How can we say, “I believe God is with us,” but then live as if we have no hope. We all are people traveling in the wilderness, all of us, each from different backgrounds, ethnicities, social status, and all traversing the road of life. Our words become the enactment of that hope by how we love others, how we care for the least, lost and lonely, and how we make choices to be witnesses of Christ’s love each and every day with our fellow sojourners, and those not yet on the road.

Now I know that Lamb of God Church “walks the talk.” You all have been actively engaged in Christ’s mission of love for many years. This community has served, and does serve God’s least, lost, and lonely through ministries like: “Feeding the 5000,” “Guadalupe Center of Immokalee,” “Interfaith Charities,” “Jesus Birthday Tree,” “Knitting for Peace,” “Lamb of God Thrift Shop,” and so many more ministries. My sisters and brothers you all shine brightly allowing God’s grace to fill you to overflowing.

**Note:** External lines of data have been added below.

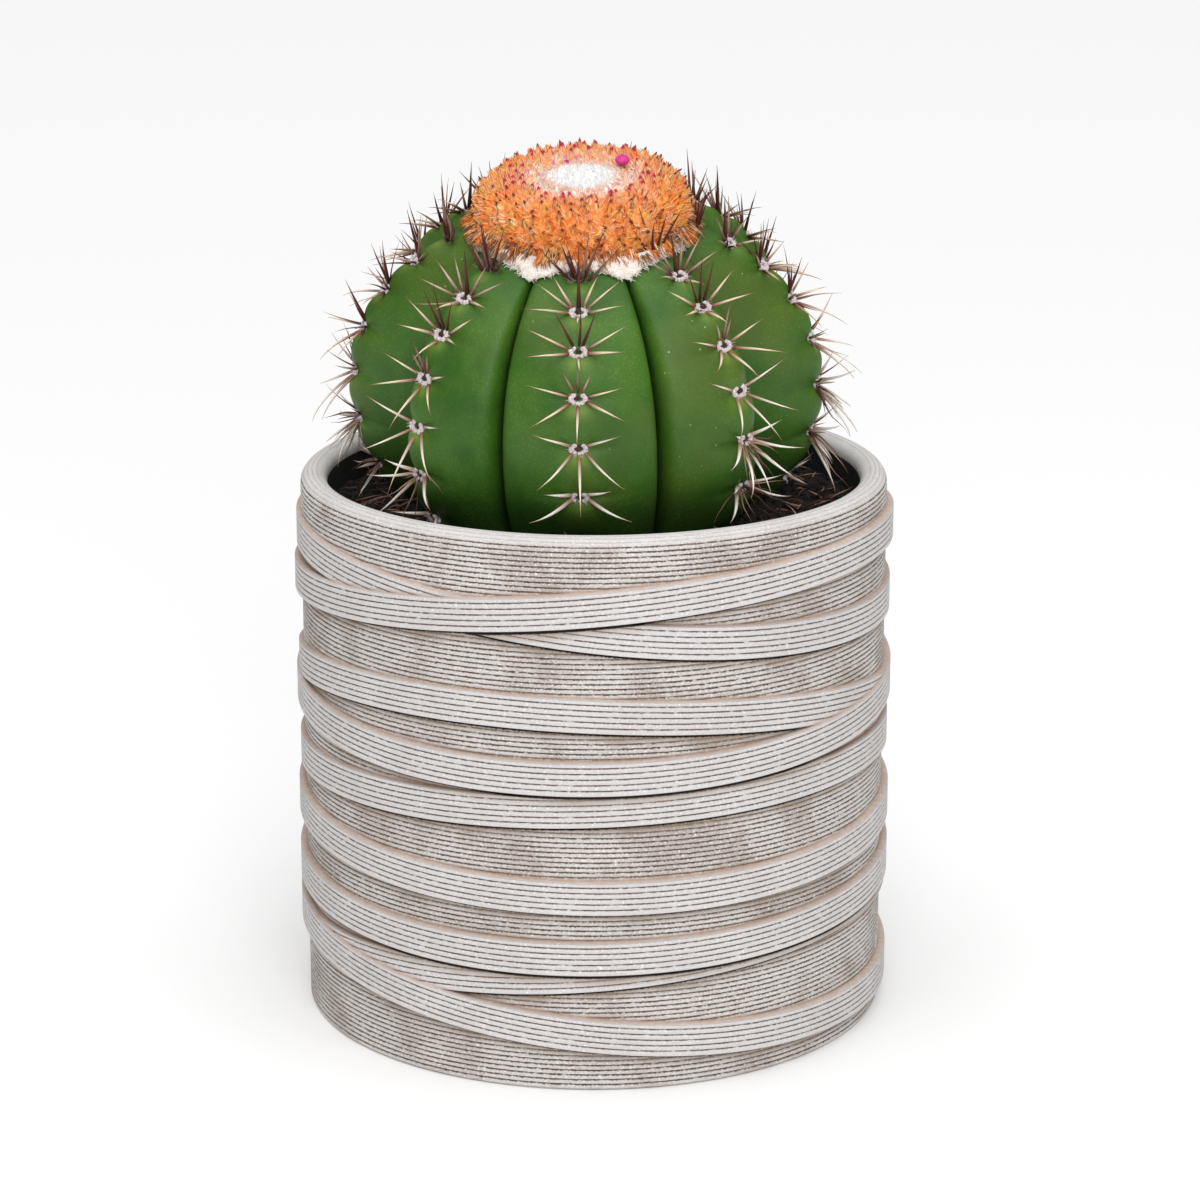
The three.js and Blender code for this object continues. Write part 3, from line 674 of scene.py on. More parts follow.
def makeCasting():
    p = planter
    edge = p["height"] - p["rounding"]
    straight = edge - p["chamfer"]
    quarter = p["rounding"] * math.pi / 2
    top = p["wall"] - p["inner"] - 2 * p["rounding"]
    end = straight + 2 * quarter + top

    def outlineAt(run):
        # the point and the outward normal at a length up the wall, over the rim and down inside
        if run <= straight:
            return (p["wall"], p["chamfer"] + run), (1, 0)
        if run <= straight + quarter:
            turn = (run - straight) / p["rounding"]
            centre = (p["wall"] - p["rounding"], edge)
        elif run <= straight + quarter + top:
            return (p["wall"] - p["rounding"] - (run - straight - quarter), p["height"]), (0, 1)
        else:
            turn = (run - straight - top) / p["rounding"]
            centre = (p["inner"] + p["rounding"], edge)
        normal = (math.cos(turn), math.sin(turn))
        return (centre[0] + p["rounding"] * normal[0], centre[1] + p["rounding"] * normal[1]), normal

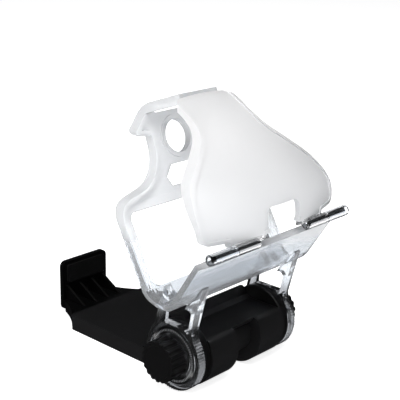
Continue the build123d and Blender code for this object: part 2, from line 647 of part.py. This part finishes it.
with BuildPart() as back_cover:
    add(cover_sheet(0, SHEET))
    with BuildSketch(Plane.XZ):
        add(cover_front())
    extrude(amount=120, both=True, mode=Mode.INTERSECT)
    add(cover_bead.part)
    # opening for the cable socket, open towards the hinge line
    with BuildSketch(Plane.XZ) as port:
        Polygon((7.0, 50.0), (7.0, 58.4), (PORT_HALF, 62.6), (PORT_HALF, PORT_TOP),
                (-PORT_HALF, PORT_TOP), (-PORT_HALF, 62.6), (-7.0, 58.4), (-7.0, 50.0), align=None)
        fillet(port.vertices().group_by(Axis.Y)[-1], radius=2.4)
    extrude(amount=120, both=True, mode=Mode.SUBTRACT)
    # clear the outer knuckles, then add the inner ones
    for name, side in SIDES:
        with Locations(Pos(side * 31.0, HINGE_Y, HINGE_Z) * Rot(0, 90, 0)):
            Cylinder(KNUCKLE_R + 0.4, 2 * (31.0 - KNUCKLE_SPLIT), mode=Mode.SUBTRACT)
        span = KNUCKLE_SPLIT - 0.15 - KNUCKLE_INNER
        centre = side * (KNUCKLE_INNER + span / 2)
        with Locations(Pos(centre, HINGE_Y, HINGE_Z) * Rot(0, 90, 0)):
            Cylinder(KNUCKLE_R, span)
    with Locations(Pos(0, HINGE_Y, HINGE_Z) * Rot(0, 90, 0)):
        Cylinder(HINGE_PIN_R + 0.06, 2 * KNUCKLE_SPLIT + 1, mode=Mode.SUBTRACT)
    # stop the tongue short of the end wall and take off its corners
    with BuildSketch(Plane.YZ):
        Polygon((WALL_Y - 1.5, 80), (40, 80), (40, 120), (WALL_Y - 1.0, 120), align=None)
    extrude(amount=40, both=True, mode=Mode.SUBTRACT)
    for name, side in SIDES:
        with BuildSketch(Plane.XY.offset(80)):
            Polygon((side * 10.2, WALL_Y), (side * 16, WALL_Y - 5.4), (side * 16, WALL_Y + 6),
                    (side * 10.2, WALL_Y + 6), align=None)
        extrude(amount=40, mode=Mode.SUBTRACT)
save(back_cover, "back_cover")

# ---- steel hinge pins --------------------------------------------------------
for name, side in SIDES:
    with BuildPart() as hinge_pin:
        with Locations(Pos(side * 23.6, HINGE_Y, HINGE_Z) * Rot(0, 90, 0)):
            Cylinder(HINGE_PIN_R, 22.2)
        chamfer(hinge_pin.edges().filter_by(GeomType.CIRCLE), 0.2)
    save(hinge_pin, "hinge_pin_" + name)
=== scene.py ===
# %% [markdown]
# # A clear phone mount for a game controller
#
# The object is a clip-on shell of clear plastic with a black phone clamp between its two legs.
# Every rigid piece already exists as a solid of true size, so this lesson keeps those solids where
# they are and gives them what a camera sees: finishes, fine moulded detail and light.
# One unit is one metre. X runs along the clamp's barrel, +Y points to the sliding jaw, +Z is up.

# %% load the fixed frame
import json
import math

import bpy
import numpy as np
from mathutils import Matrix, Vector


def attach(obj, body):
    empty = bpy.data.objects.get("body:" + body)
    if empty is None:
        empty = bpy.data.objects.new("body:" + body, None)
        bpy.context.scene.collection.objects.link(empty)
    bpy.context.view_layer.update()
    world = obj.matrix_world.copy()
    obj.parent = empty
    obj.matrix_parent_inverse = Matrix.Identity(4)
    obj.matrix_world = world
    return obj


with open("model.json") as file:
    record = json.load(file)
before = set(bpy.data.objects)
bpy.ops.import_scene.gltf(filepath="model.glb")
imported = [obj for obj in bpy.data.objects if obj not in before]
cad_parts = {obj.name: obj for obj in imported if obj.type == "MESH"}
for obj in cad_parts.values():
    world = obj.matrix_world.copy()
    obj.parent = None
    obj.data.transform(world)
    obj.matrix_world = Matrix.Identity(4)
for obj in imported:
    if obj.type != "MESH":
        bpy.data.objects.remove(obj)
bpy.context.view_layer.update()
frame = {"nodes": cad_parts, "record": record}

nodes = frame["nodes"]
MM = 0.001

# %% [markdown]
# ## The camera
#
# A long lens keeps the parallel edges of the bed almost parallel. The camera is built from its
# viewing direction: the back vector points from the object to the lens, the right vector is level,
# and a small roll tips both. The frame is shifted sideways, as with a view camera, so that the
# object sits slightly right of the optical axis without turning the lens.

# %% camera
AZIMUTH = math.radians(-46.48)
ELEVATION = math.radians(18.08)
ROLL = math.radians(0.86)
CAMERA_AT = Vector((-250.9, -216.0, 169.9)) * MM

back = Vector((math.sin(AZIMUTH) * math.cos(ELEVATION),
               -math.cos(AZIMUTH) * math.cos(ELEVATION),
               math.sin(ELEVATION)))
level = Vector((math.cos(AZIMUTH), math.sin(AZIMUTH), 0))
upright = back.cross(level)
right = level * math.cos(ROLL) + upright * math.sin(ROLL)
up = upright * math.cos(ROLL) - level * math.sin(ROLL)

camera_data = bpy.data.cameras.new("camera")
camera_data.lens = 89.69
camera_data.sensor_width = 36
camera_data.shift_x = 0.0494
camera_data.shift_y = 0.0101
camera_data.clip_start = 0.01
camera_data.clip_end = 20
camera = bpy.data.objects.new("camera", camera_data)
bpy.context.scene.collection.objects.link(camera)
camera.matrix_world = Matrix((
    (right.x, up.x, back.x, CAMERA_AT.x),
    (right.y, up.y, back.y, CAMERA_AT.y),
    (right.z, up.z, back.z, CAMERA_AT.z),
    (0, 0, 0, 1),
))
bpy.context.scene.camera = camera
print("camera looks along", [round(value, 3) for value in -back])

# %% [markdown]
# ## Shader maths in plain expressions
#
# Material patterns are sums and products of noise. Wrapping a socket in a small class lets those
# be written as ordinary Python expressions: `0.2 + 0.1 * noise` adds the Math nodes by itself.

# %% a socket that can be added and multiplied
class Wire:
    """An output socket of a material's node tree that takes part in arithmetic."""

    def __init__(self, tree, socket):
        self.tree = tree
        self.socket = socket

    def node(self, kind, settings=None, values=None, output=0):
        """Add a node: its settings first, then the values or links of its sockets."""
        made = self.tree.nodes.new(kind)
        for name, value in (settings or {}).items():
            if name == "stops":
                ramp = made.color_ramp
                ramp.elements[0].position, ramp.elements[0].color = value[0]
                ramp.elements[1].position, ramp.elements[1].color = value[-1]
                for position, colour in value[1:-1]:
                    ramp.elements.new(position).color = colour
            else:
                setattr(made, name, value)
        for key, value in (values or {}).items():
            if isinstance(value, Wire):
                self.tree.links.new(value.socket, made.inputs[key])
            else:
                made.inputs[key].default_value = value
        return Wire(self.tree, made.outputs[output])

    def maths(self, operation, *operands):
        """One Math node on the given operands."""
        return self.node("ShaderNodeMath", {"operation": operation}, dict(enumerate(operands)))

    def part(self, axis):
        """One component of a vector: 0 for x, 1 for y, 2 for z."""
        return self.node("ShaderNodeSeparateXYZ", {}, {0: self}, output=axis)

    def size(self):
        """The value without its sign."""
        return self.maths("ABSOLUTE", self)

    def __add__(self, other):
        return self.maths("ADD", self, other)

    def __sub__(self, other):
        return self.maths("SUBTRACT", self, other)

    def __rsub__(self, other):
        return self.maths("SUBTRACT", other, self)

    def __mul__(self, other):
        return self.maths("MULTIPLY", self, other)

    def __pow__(self, other):
        return self.maths("POWER", self, other)

    __radd__ = __add__
    __rmul__ = __mul__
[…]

Let me offer some encouragement as you move forward in this time of uncertainty, ambiguity, transition, and change. Let me also offer a challenge, continue to pray at every opportunity both individually and corporately. Keep being a lighthouse of God’s grace to Estero, San Carlos, Fort Myers, Bonita Springs and beyond. Keep living in hope. I ask you to ponder over the next weeks and months this question, “What can each one of you as gifted and empowered individuals do, to enact the Kingdom of God each and every day, both by your words and by your actions?” As you pray and seek the answer, remember that the church has a job to do, which is:

 “The Spirit of God, the Master, is on (us)
because God anointed us.
He sent (us) to preach good news to the poor,
heal the heartbroken,
announce freedom to all captives,
pardon all prisoners.
God sent (us) to announce the year of his grace.” (Isaiah 16:1-4)

1 Norris, Kathleen. “Standing on Promises.” The Christian Century, vol. 122, no. 24, 29 Nov. 2005, p. 21.